# Start of EXTRACTED DATA
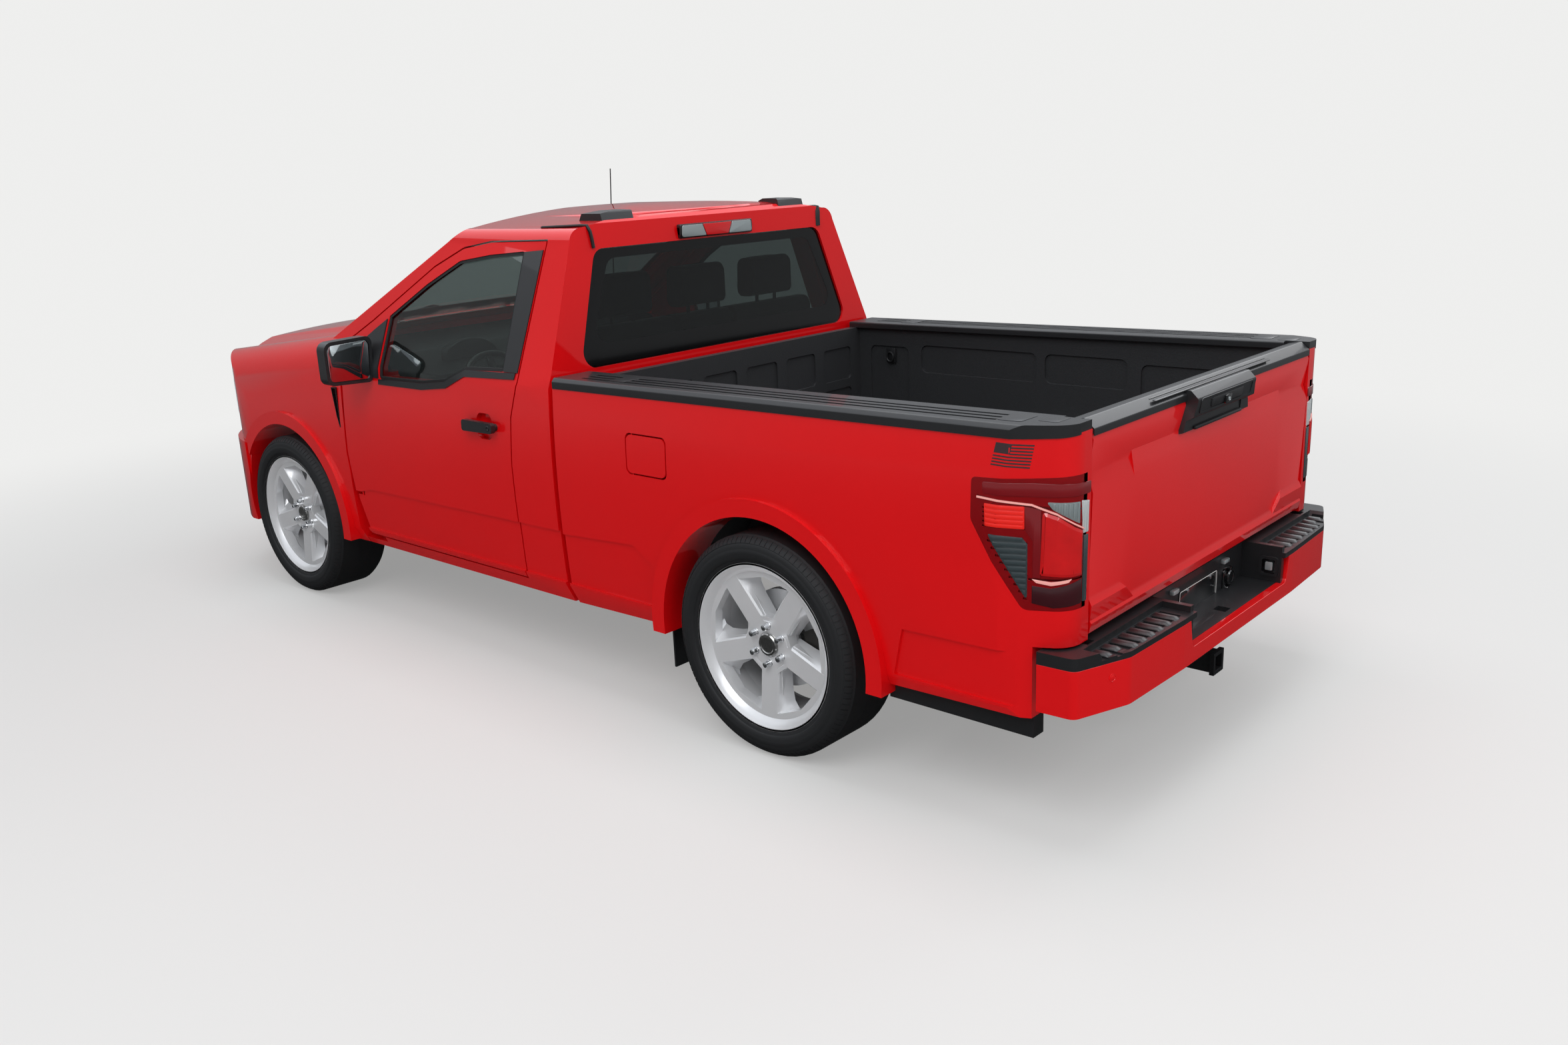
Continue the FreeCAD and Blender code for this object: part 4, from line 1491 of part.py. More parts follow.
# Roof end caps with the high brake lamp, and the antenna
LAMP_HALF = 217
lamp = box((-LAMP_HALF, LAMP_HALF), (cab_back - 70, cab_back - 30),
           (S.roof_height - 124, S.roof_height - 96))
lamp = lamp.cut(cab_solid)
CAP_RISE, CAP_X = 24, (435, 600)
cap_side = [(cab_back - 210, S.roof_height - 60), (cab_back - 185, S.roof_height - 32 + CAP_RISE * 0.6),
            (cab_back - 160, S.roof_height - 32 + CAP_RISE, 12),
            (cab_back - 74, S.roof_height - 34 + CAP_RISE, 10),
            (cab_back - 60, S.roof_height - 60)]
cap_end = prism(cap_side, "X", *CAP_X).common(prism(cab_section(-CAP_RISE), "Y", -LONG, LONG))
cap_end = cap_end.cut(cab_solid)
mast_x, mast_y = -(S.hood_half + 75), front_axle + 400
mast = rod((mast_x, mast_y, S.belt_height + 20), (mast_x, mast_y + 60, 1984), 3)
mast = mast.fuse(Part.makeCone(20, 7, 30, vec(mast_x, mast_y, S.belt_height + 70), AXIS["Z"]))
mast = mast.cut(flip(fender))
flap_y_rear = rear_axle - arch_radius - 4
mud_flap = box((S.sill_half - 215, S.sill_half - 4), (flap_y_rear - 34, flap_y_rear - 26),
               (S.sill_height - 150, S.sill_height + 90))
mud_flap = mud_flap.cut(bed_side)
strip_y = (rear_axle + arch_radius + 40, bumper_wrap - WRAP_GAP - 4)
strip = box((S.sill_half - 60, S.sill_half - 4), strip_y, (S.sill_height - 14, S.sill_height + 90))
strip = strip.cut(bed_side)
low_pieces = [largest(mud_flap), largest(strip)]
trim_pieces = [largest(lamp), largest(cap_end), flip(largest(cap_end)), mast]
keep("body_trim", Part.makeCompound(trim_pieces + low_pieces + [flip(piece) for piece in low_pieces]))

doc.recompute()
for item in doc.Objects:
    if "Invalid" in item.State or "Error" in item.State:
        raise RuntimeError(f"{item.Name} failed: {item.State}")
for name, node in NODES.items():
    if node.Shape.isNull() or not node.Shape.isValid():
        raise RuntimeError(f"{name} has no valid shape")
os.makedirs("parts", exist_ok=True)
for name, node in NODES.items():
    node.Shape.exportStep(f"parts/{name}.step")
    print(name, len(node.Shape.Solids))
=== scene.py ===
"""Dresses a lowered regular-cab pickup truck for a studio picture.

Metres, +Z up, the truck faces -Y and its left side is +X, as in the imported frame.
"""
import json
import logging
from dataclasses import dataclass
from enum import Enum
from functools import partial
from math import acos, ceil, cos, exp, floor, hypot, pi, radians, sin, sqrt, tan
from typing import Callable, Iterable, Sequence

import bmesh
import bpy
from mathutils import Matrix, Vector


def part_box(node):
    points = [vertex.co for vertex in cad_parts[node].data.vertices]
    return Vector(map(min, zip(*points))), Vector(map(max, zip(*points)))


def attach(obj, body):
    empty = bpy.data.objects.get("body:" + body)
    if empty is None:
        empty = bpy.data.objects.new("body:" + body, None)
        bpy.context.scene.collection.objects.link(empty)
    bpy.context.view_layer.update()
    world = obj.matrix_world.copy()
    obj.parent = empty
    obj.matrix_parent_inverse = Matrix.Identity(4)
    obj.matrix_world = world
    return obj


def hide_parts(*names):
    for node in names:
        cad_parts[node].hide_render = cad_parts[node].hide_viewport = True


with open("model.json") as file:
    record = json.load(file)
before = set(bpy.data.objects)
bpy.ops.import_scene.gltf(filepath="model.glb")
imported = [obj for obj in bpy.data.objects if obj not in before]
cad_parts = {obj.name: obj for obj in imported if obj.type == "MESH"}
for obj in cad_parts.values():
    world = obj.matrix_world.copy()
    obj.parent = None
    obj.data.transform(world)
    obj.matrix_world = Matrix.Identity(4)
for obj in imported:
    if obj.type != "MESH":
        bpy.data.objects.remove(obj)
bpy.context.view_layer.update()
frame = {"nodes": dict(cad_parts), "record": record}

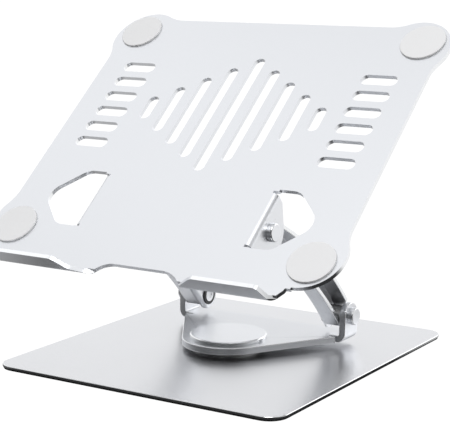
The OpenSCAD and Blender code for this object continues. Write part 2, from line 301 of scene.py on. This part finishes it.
# End of EXTRACTED DATA
DIRECTIONS FOR THIS TASK :: Begin with the line containing "doc.recompute()" and end with the line containing "bpy.data.objects.remove(obj)"; repeat every line from start to finish exactly, and nothing outside them.

ANSWER TO THE EXERCISE ::
doc.recompute()
for item in doc.Objects:
    if "Invalid" in item.State or "Error" in item.State:
        raise RuntimeError(f"{item.Name} failed: {item.State}")
for name, node in NODES.items():
    if node.Shape.isNull() or not node.Shape.isValid():
        raise RuntimeError(f"{name} has no valid shape")
os.makedirs("parts", exist_ok=True)
for name, node in NODES.items():
    node.Shape.exportStep(f"parts/{name}.step")
    print(name, len(node.Shape.Solids))
=== scene.py ===
"""Dresses a lowered regular-cab pickup truck for a studio picture.

Metres, +Z up, the truck faces -Y and its left side is +X, as in the imported frame.
"""
import json
import logging
from dataclasses import dataclass
from enum import Enum
from functools import partial
from math import acos, ceil, cos, exp, floor, hypot, pi, radians, sin, sqrt, tan
from typing import Callable, Iterable, Sequence

import bmesh
import bpy
from mathutils import Matrix, Vector


def part_box(node):
    points = [vertex.co for vertex in cad_parts[node].data.vertices]
    return Vector(map(min, zip(*points))), Vector(map(max, zip(*points)))


def attach(obj, body):
    empty = bpy.data.objects.get("body:" + body)
    if empty is None:
        empty = bpy.data.objects.new("body:" + body, None)
        bpy.context.scene.collection.objects.link(empty)
    bpy.context.view_layer.update()
    world = obj.matrix_world.copy()
    obj.parent = empty
    obj.matrix_parent_inverse = Matrix.Identity(4)
    obj.matrix_world = world
    return obj


def hide_parts(*names):
    for node in names:
        cad_parts[node].hide_render = cad_parts[node].hide_viewport = True


with open("model.json") as file:
    record = json.load(file)
before = set(bpy.data.objects)
bpy.ops.import_scene.gltf(filepath="model.glb")
imported = [obj for obj in bpy.data.objects if obj not in before]
cad_parts = {obj.name: obj for obj in imported if obj.type == "MESH"}
for obj in cad_parts.values():
    world = obj.matrix_world.copy()
    obj.parent = None
    obj.data.transform(world)
    obj.matrix_world = Matrix.Identity(4)
for obj in imported:
    if obj.type != "MESH":
        bpy.data.objects.remove(obj)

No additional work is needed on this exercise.